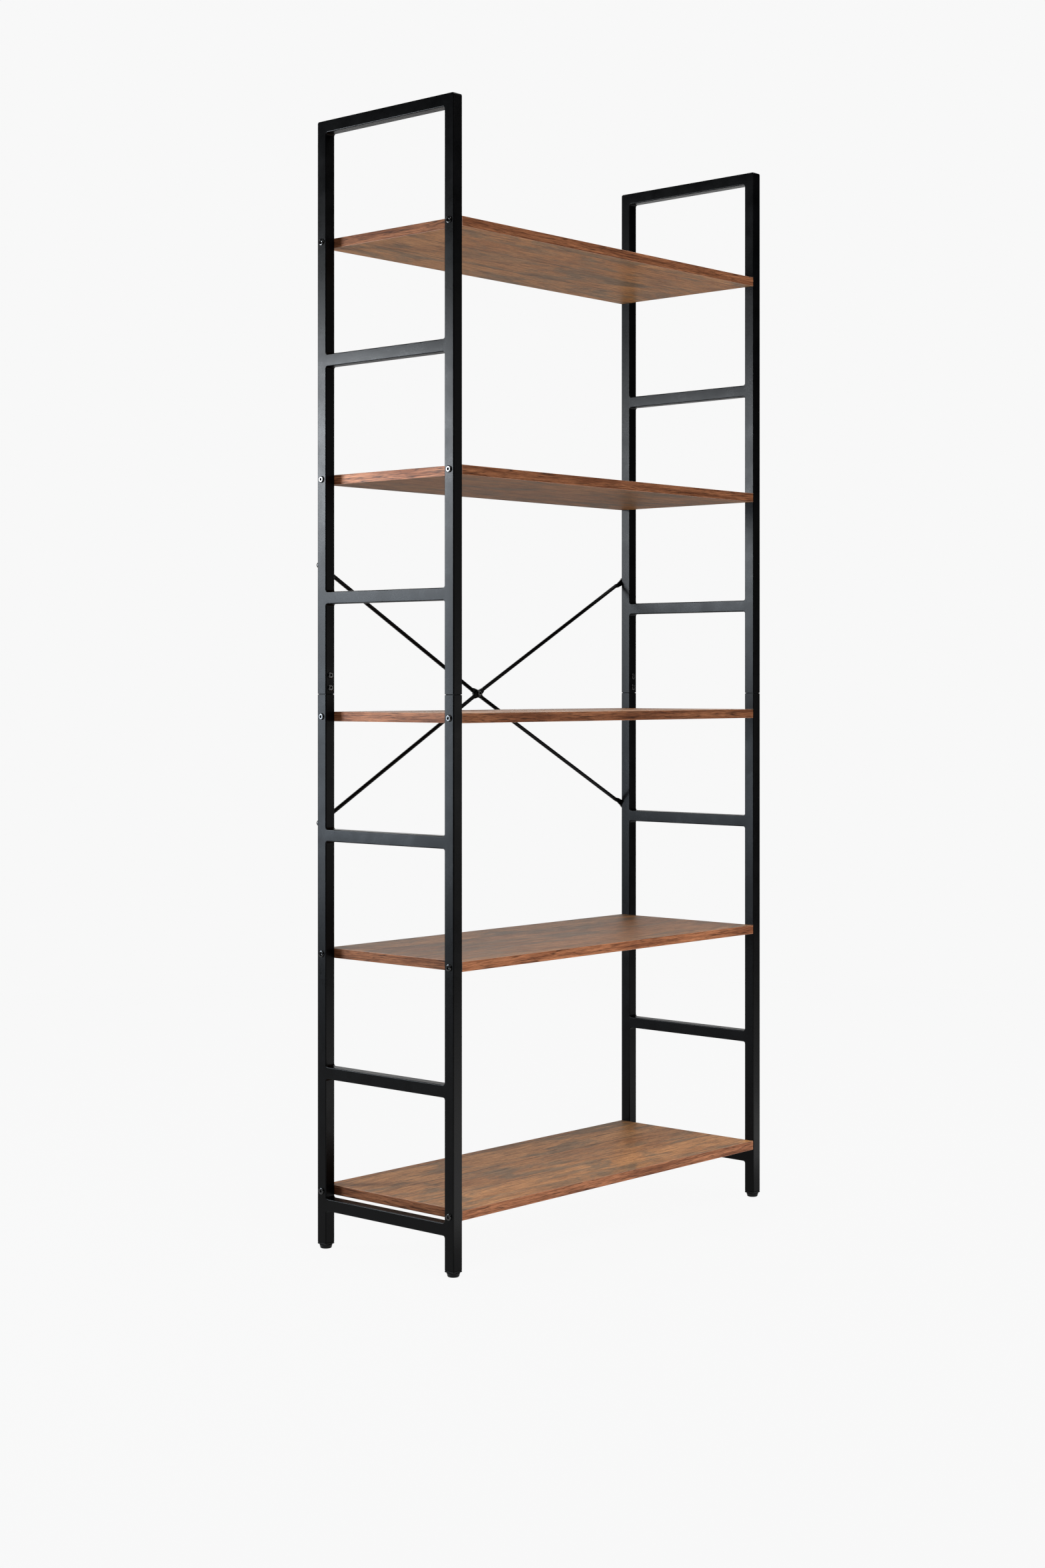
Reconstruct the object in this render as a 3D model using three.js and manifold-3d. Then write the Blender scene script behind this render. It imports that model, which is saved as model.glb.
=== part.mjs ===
// Five-shelf bookcase in black square tube, with wood-effect boards.
//
// Each side is a welded ladder in an upper and a lower section, joined by a sleeve inside every post and two
// screws above the seam. Five boards are bolted between the sides, two crossed rods brace the back, and the
// case stands on four levelling feet that screw into inserts in the posts.
//
// Millimetres, +Z up, +X to the right, -Y to the open front. The origin is on the floor, below the middle of
// the outer box. side is -1 on the left and 1 on the right; end is -1 at the front and 1 at the rear.

import * as THREE from 'three';
import { mergeVertices } from 'three/addons/utils/BufferGeometryUtils.js';
import Module from 'manifold-3d';

const wasm = await Module();
wasm.setup();

// ---- Driving dimensions ----

const WIDTH = 767; // over the posts
const DEPTH = 293; // over the posts
const GAP = 0.3; // left between neighbouring pieces

const TUBE = 19; // every post, rung and rail is the same square tube
const TUBE_WALL = 1.2;
const TUBE_CORNER = 1.5; // outside radius
const VENT = 6; // hole from a welded crossbar into its post

const SHELF_THICKNESS = 15;
const SHELF_DEPTH = 292;
const SHELF_PITCH = 370;
const LOWEST_SHELF = 90; // height of the board's middle
const SHELF_NAMES = ['bottom', 'lower', 'middle', 'upper', 'top'];
const TOP_RISE = 188.5; // from the top shelf's middle to the top of the case
const RAIL_DROP = 20.5; // from the bottom shelf's middle to the bottom rail's middle
const SEAM_RISE = 35; // from the middle shelf's middle to the seam between the sections
const SEAM_GAP = 0.8;

const BOLT = 6; // shelf, brace and hub bolts
const SCREW = 5; // sleeve screws
const HEAD = 10.5; // button head of every bolt and screw
const HEAD_HEIGHT = 1.9;
const BRACE_HEAD_HEIGHT = 4; // of the bolts through the rods' ends
const HEAD_RIM = 0.8;
const HEAD_FLAT = 9; // flat top around the socket
const SOCKET = 4.6; // hex socket, across corners
const SOCKET_DEPTH = 1.8;
const SHELF_BOLT_GRIP = 15; // length of bolt inside the board

const SLEEVE_ABOVE = 42; // sleeve length on each side of the seam
const SLEEVE_BELOW = 28;
const SLEEVE_WALL = 1.5;
const SCREW_RISES = [10, 29.5]; // sleeve screws above the seam
const SCREW_LENGTH = 7;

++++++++

What is expected
Restate the whole listing exactly, leaving out nothing.

The result
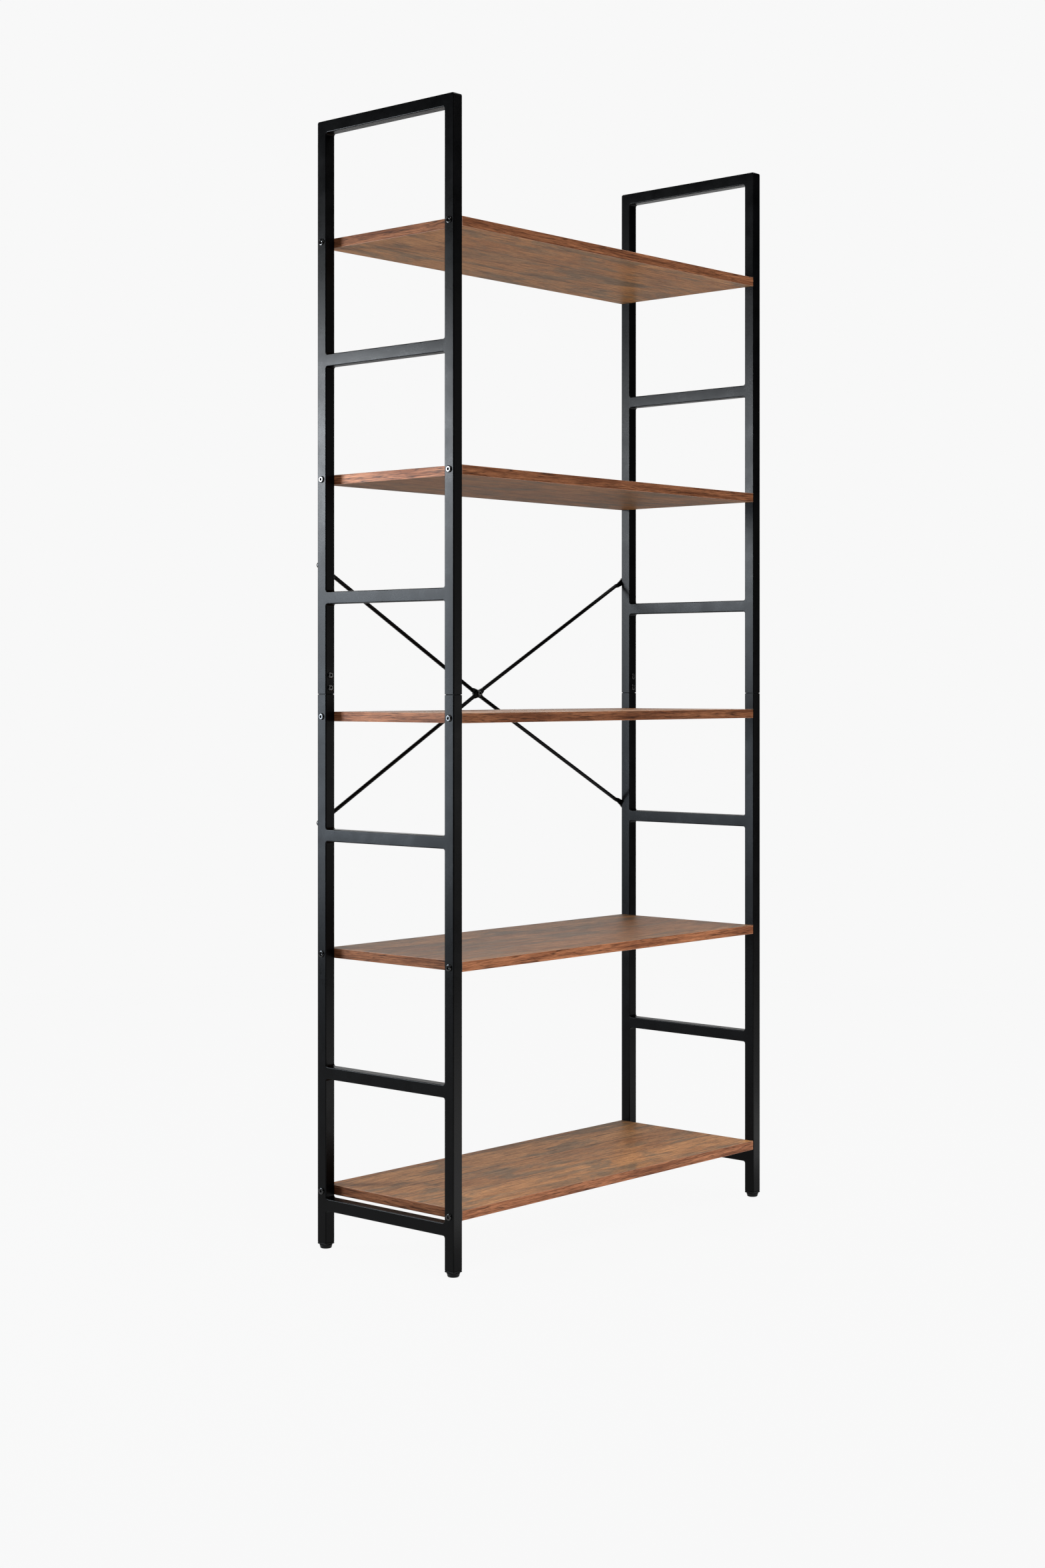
Reconstruct the object in this render as a 3D model using three.js and manifold-3d. Then write the Blender scene script behind this render. It imports that model, which is saved as model.glb.
=== part.mjs ===
// Five-shelf bookcase in black square tube, with wood-effect boards.
//
// Each side is a welded ladder in an upper and a lower section, joined by a sleeve inside every post and two
// screws above the seam. Five boards are bolted between the sides, two crossed rods brace the back, and the
// case stands on four levelling feet that screw into inserts in the posts.
//
// Millimetres, +Z up, +X to the right, -Y to the open front. The origin is on the floor, below the middle of
// the outer box. side is -1 on the left and 1 on the right; end is -1 at the front and 1 at the rear.

import * as THREE from 'three';
import { mergeVertices } from 'three/addons/utils/BufferGeometryUtils.js';
import Module from 'manifold-3d';

const wasm = await Module();
wasm.setup();

// ---- Driving dimensions ----

const WIDTH = 767; // over the posts
const DEPTH = 293; // over the posts
const GAP = 0.3; // left between neighbouring pieces

const TUBE = 19; // every post, rung and rail is the same square tube
const TUBE_WALL = 1.2;
const TUBE_CORNER = 1.5; // outside radius
const VENT = 6; // hole from a welded crossbar into its post

const SHELF_THICKNESS = 15;
const SHELF_DEPTH = 292;
const SHELF_PITCH = 370;
const LOWEST_SHELF = 90; // height of the board's middle
const SHELF_NAMES = ['bottom', 'lower', 'middle', 'upper', 'top'];
const TOP_RISE = 188.5; // from the top shelf's middle to the top of the case
const RAIL_DROP = 20.5; // from the bottom shelf's middle to the bottom rail's middle
const SEAM_RISE = 35; // from the middle shelf's middle to the seam between the sections
const SEAM_GAP = 0.8;

const BOLT = 6; // shelf, brace and hub bolts
const SCREW = 5; // sleeve screws
const HEAD = 10.5; // button head of every bolt and screw
const HEAD_HEIGHT = 1.9;
const BRACE_HEAD_HEIGHT = 4; // of the bolts through the rods' ends
const HEAD_RIM = 0.8;
const HEAD_FLAT = 9; // flat top around the socket
const SOCKET = 4.6; // hex socket, across corners
const SOCKET_DEPTH = 1.8;
const SHELF_BOLT_GRIP = 15; // length of bolt inside the board

const SLEEVE_ABOVE = 42; // sleeve length on each side of the seam
const SLEEVE_BELOW = 28;
const SLEEVE_WALL = 1.5;
const SCREW_RISES = [10, 29.5]; // sleeve screws above the seam
const SCREW_LENGTH = 7;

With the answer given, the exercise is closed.